COLLECTED DATA:

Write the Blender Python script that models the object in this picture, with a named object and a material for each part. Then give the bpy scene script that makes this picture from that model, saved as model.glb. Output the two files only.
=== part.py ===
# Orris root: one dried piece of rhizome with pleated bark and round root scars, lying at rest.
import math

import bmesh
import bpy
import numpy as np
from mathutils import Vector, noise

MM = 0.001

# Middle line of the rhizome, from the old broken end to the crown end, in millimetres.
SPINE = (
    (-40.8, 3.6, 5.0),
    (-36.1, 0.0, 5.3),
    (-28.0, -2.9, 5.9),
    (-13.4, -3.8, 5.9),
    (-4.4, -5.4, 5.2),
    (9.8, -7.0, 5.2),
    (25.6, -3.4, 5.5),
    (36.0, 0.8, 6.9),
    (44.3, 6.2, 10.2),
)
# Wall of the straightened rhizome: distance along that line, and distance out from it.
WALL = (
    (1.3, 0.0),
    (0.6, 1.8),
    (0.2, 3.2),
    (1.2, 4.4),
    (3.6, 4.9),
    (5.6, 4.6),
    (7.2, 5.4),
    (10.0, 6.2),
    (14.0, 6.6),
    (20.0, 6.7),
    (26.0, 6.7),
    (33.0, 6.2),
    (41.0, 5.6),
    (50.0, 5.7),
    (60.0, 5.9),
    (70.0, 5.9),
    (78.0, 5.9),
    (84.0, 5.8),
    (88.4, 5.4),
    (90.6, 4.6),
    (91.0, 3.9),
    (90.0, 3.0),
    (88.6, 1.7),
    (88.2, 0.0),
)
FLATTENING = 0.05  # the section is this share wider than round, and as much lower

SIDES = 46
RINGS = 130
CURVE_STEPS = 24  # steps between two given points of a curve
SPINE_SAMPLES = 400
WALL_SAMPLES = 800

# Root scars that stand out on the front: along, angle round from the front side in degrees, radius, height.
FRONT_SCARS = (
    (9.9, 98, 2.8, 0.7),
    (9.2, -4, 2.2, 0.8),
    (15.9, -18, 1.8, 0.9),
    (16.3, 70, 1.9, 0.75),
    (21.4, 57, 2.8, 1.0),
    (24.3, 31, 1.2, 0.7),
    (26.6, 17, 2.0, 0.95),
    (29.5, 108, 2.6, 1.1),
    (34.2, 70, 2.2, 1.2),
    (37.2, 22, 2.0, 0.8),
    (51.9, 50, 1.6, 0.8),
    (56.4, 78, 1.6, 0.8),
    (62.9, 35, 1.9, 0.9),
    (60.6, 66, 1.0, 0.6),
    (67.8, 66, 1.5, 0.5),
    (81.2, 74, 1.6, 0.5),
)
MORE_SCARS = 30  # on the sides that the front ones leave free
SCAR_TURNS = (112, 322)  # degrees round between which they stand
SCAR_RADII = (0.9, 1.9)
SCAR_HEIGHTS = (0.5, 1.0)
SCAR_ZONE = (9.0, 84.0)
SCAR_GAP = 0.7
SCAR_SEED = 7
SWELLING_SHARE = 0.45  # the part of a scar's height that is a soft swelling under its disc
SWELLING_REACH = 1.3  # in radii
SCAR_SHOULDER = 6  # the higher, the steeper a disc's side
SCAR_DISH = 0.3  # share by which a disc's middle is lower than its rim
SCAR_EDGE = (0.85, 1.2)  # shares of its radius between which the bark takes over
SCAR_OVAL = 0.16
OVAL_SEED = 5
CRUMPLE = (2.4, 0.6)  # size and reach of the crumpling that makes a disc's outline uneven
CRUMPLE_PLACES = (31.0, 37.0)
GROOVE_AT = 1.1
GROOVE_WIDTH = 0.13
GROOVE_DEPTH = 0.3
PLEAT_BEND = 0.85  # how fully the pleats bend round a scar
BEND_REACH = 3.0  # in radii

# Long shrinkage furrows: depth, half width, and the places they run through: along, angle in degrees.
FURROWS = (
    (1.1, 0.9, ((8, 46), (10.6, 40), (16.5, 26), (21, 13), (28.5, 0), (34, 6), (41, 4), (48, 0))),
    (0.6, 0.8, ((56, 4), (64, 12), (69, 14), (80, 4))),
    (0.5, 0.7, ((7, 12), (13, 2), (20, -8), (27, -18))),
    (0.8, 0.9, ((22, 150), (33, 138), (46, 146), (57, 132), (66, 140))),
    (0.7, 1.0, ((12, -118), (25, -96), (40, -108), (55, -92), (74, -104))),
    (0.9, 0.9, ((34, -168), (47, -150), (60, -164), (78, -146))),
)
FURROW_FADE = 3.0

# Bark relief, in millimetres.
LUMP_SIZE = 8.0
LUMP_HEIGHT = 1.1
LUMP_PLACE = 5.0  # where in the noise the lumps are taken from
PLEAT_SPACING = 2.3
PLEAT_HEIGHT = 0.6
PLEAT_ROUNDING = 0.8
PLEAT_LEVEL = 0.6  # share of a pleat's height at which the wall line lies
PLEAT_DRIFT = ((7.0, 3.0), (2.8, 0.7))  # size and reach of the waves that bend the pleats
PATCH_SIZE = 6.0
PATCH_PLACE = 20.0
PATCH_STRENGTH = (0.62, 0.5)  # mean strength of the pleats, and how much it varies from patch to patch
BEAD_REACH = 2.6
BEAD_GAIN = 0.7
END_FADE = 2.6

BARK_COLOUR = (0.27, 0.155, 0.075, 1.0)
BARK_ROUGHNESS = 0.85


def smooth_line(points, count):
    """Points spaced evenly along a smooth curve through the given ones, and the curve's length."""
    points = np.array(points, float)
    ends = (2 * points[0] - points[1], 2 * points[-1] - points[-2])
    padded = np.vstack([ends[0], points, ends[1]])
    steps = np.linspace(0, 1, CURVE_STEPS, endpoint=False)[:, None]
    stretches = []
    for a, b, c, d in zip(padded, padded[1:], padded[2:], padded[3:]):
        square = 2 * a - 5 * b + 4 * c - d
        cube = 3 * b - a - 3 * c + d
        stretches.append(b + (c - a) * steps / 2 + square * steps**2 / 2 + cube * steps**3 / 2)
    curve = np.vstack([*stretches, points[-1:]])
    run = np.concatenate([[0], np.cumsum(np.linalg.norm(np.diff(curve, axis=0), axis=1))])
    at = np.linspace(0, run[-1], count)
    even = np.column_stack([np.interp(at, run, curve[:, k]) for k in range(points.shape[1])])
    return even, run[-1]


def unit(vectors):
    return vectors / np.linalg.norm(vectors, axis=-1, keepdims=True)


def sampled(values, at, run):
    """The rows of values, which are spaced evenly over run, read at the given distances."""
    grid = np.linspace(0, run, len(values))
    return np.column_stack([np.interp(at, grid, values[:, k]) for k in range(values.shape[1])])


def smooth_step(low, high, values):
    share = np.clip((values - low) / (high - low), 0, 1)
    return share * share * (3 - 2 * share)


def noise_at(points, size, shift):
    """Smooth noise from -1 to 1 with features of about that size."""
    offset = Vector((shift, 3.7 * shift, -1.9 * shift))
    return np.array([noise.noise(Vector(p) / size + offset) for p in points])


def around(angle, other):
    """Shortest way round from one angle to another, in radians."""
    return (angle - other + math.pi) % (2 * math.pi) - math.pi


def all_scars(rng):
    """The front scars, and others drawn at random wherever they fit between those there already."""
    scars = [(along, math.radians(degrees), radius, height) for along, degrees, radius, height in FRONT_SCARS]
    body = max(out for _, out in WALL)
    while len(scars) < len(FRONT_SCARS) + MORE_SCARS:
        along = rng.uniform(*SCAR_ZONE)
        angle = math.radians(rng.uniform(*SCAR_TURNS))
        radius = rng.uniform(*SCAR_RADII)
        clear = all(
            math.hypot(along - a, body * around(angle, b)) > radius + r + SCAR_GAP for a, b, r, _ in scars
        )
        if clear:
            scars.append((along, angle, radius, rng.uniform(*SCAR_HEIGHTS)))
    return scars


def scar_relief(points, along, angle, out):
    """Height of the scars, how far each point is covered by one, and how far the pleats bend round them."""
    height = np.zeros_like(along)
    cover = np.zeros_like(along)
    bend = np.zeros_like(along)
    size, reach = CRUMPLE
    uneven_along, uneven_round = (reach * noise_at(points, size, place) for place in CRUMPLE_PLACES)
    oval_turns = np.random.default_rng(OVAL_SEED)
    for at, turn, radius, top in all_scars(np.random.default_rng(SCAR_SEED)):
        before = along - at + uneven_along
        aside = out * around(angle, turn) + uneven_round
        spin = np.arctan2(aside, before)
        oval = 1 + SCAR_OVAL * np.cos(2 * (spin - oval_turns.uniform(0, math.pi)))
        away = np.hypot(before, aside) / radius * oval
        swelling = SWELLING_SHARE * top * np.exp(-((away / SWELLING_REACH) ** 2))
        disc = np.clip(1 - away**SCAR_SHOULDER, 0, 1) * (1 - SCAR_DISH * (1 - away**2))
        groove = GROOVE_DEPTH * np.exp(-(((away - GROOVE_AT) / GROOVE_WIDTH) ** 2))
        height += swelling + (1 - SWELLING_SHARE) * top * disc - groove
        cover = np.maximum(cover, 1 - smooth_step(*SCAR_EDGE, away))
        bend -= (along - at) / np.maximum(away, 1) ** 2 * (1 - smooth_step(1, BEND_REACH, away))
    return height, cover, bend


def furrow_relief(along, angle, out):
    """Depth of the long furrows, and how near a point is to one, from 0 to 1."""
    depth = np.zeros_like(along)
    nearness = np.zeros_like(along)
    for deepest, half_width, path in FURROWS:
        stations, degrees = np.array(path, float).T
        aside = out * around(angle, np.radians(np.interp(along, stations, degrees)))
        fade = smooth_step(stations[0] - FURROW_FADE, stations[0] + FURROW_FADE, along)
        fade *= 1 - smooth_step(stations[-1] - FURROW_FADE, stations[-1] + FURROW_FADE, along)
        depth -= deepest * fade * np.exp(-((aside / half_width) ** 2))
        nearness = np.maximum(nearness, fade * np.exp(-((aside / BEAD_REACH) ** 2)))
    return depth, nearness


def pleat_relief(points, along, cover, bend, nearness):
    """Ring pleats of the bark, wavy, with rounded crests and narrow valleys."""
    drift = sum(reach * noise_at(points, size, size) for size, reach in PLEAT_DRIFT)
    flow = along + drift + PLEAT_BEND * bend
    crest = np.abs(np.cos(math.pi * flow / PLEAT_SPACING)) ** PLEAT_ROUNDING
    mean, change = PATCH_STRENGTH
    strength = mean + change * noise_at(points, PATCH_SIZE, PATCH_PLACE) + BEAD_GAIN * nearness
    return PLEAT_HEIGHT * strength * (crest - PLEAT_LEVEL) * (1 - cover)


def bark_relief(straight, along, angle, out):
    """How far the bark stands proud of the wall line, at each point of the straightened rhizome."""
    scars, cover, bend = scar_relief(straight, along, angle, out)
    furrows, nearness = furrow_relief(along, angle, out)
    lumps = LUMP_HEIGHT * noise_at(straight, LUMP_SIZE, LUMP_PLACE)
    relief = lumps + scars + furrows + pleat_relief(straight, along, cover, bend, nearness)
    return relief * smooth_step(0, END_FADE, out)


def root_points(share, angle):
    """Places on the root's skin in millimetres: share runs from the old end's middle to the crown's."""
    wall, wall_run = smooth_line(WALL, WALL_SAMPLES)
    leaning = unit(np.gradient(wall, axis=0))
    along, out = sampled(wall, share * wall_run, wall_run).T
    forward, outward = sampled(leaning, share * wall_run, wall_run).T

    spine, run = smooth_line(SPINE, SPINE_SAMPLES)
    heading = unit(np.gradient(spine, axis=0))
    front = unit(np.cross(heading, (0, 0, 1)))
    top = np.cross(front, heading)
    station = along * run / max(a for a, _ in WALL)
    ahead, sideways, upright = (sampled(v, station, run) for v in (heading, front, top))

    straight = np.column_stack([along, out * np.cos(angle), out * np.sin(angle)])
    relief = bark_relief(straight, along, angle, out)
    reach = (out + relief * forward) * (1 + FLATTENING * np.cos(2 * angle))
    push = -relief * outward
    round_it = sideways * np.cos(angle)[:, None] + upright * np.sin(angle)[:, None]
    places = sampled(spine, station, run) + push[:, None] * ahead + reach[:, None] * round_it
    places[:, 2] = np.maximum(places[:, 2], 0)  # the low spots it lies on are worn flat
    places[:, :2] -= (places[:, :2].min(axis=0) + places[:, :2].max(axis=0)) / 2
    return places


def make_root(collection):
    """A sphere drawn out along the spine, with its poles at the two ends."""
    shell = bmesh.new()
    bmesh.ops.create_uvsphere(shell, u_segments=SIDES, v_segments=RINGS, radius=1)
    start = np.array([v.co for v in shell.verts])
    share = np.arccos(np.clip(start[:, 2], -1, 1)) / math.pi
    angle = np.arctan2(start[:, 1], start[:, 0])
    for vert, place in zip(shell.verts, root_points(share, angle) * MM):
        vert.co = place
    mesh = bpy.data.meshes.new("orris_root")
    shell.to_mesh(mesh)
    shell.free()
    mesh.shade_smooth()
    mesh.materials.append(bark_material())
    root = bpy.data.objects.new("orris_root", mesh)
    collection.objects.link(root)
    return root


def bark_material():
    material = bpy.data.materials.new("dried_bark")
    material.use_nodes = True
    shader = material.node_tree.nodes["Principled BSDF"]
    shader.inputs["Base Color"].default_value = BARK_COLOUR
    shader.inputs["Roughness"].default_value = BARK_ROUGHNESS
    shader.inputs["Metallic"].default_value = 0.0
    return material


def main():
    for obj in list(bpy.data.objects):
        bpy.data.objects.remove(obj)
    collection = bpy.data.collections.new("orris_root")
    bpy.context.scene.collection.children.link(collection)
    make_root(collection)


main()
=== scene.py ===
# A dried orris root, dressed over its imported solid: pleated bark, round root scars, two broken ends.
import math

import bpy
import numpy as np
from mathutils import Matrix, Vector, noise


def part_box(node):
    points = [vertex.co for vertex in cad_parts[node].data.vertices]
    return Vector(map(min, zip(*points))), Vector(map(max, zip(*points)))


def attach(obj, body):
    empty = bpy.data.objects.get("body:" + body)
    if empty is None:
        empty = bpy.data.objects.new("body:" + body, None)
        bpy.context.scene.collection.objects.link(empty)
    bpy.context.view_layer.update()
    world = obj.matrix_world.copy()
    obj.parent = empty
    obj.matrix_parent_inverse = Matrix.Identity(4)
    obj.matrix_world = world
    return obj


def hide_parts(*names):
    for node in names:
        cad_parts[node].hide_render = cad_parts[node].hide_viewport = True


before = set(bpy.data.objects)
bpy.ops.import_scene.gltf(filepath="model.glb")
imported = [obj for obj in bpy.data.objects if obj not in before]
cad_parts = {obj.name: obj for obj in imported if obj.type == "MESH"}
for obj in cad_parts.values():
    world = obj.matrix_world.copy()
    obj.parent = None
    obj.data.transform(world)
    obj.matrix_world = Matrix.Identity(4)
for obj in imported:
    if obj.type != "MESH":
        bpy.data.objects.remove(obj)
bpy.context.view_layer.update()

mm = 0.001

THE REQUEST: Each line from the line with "start = np.array([v.co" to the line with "cad_parts[node].hide_render = cad_parts[node].hide_viewport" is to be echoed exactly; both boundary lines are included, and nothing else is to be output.

COMPLETE OUTPUT:
    start = np.array([v.co for v in shell.verts])
    share = np.arccos(np.clip(start[:, 2], -1, 1)) / math.pi
    angle = np.arctan2(start[:, 1], start[:, 0])
    for vert, place in zip(shell.verts, root_points(share, angle) * MM):
        vert.co = place
    mesh = bpy.data.meshes.new("orris_root")
    shell.to_mesh(mesh)
    shell.free()
    mesh.shade_smooth()
    mesh.materials.append(bark_material())
    root = bpy.data.objects.new("orris_root", mesh)
    collection.objects.link(root)
    return root


def bark_material():
    material = bpy.data.materials.new("dried_bark")
    material.use_nodes = True
    shader = material.node_tree.nodes["Principled BSDF"]
    shader.inputs["Base Color"].default_value = BARK_COLOUR
    shader.inputs["Roughness"].default_value = BARK_ROUGHNESS
    shader.inputs["Metallic"].default_value = 0.0
    return material


def main():
    for obj in list(bpy.data.objects):
        bpy.data.objects.remove(obj)
    collection = bpy.data.collections.new("orris_root")
    bpy.context.scene.collection.children.link(collection)
    make_root(collection)


main()
=== scene.py ===
# A dried orris root, dressed over its imported solid: pleated bark, round root scars, two broken ends.
import math

import bpy
import numpy as np
from mathutils import Matrix, Vector, noise


def part_box(node):
    points = [vertex.co for vertex in cad_parts[node].data.vertices]
    return Vector(map(min, zip(*points))), Vector(map(max, zip(*points)))


def attach(obj, body):
    empty = bpy.data.objects.get("body:" + body)
    if empty is None:
        empty = bpy.data.objects.new("body:" + body, None)
        bpy.context.scene.collection.objects.link(empty)
    bpy.context.view_layer.update()
    world = obj.matrix_world.copy()
    obj.parent = empty
    obj.matrix_parent_inverse = Matrix.Identity(4)
    obj.matrix_world = world
    return obj


def hide_parts(*names):
    for node in names:
        cad_parts[node].hide_render = cad_parts[node].hide_viewport = True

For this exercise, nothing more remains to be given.